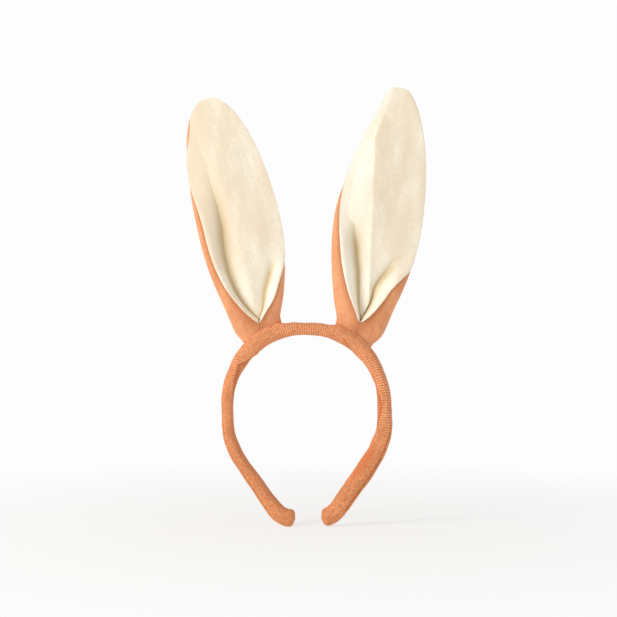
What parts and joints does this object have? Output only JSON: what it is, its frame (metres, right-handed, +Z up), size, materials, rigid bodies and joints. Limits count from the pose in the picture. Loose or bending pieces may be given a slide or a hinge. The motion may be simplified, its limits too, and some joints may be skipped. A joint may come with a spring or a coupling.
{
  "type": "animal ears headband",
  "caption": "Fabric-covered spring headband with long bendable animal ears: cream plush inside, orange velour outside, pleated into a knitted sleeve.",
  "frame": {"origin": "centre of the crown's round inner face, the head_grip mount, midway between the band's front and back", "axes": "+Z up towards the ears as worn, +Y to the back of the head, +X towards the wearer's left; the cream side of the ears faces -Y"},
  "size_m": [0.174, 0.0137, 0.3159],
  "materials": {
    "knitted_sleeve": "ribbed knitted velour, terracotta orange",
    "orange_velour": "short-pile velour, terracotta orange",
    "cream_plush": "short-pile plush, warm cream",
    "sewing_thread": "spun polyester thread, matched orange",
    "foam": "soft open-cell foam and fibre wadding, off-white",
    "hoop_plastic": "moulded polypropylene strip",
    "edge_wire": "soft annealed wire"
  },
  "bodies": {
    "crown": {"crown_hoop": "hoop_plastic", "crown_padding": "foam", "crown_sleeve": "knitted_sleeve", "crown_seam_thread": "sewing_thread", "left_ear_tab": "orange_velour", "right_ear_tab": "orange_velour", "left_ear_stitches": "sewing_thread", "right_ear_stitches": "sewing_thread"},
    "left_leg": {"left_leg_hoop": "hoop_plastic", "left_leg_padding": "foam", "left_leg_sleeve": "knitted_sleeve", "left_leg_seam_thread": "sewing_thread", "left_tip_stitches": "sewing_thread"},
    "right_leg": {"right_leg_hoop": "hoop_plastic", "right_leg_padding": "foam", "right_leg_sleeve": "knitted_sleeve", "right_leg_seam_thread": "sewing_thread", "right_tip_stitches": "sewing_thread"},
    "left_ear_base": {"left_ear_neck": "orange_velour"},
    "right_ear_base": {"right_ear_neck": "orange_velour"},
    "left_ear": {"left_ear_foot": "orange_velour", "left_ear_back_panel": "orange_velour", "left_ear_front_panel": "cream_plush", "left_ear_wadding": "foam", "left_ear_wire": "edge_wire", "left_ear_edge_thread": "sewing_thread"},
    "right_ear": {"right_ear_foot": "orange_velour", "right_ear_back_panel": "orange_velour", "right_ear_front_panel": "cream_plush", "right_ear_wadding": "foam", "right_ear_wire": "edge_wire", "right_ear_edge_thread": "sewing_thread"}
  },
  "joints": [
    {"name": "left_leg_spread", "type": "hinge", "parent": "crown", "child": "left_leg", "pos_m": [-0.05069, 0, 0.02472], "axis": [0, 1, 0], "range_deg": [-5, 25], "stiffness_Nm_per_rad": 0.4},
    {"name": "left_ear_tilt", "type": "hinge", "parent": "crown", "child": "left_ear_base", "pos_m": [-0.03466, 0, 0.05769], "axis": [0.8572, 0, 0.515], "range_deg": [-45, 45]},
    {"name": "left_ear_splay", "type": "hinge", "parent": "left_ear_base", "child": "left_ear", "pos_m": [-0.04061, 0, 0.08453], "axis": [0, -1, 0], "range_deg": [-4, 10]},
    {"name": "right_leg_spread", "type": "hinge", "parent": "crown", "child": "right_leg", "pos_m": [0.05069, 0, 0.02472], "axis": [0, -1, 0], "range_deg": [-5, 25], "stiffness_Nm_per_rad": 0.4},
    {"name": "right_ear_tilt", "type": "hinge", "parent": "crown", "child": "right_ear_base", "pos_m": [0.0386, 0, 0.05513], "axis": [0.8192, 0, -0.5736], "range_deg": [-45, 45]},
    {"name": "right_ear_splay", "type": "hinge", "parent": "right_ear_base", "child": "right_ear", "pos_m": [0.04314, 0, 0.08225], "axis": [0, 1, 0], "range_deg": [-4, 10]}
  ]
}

=-=-=-=-=

_SET TASK:_ Using the listing above, locate the lines that hold "frame" and copy each one.

_EXERCISE RESULT:_
What parts and joints does this object have? Output only JSON: what it is, its frame (metres, right-handed, +Z up), size, materials, rigid bodies and joints. Limits count from the pose in the picture. Loose or bending pieces may be given a slide or a hinge. The motion may be simplified, its limits too, and some joints may be skipped. A joint may come with a spring or a coupling.
  "frame": {"origin": "centre of the crown's round inner face, the head_grip mount, midway between the band's front and back", "axes": "+Z up towards the ears as worn, +Y to the back of the head, +X towards the wearer's left; the cream side of the ears faces -Y"},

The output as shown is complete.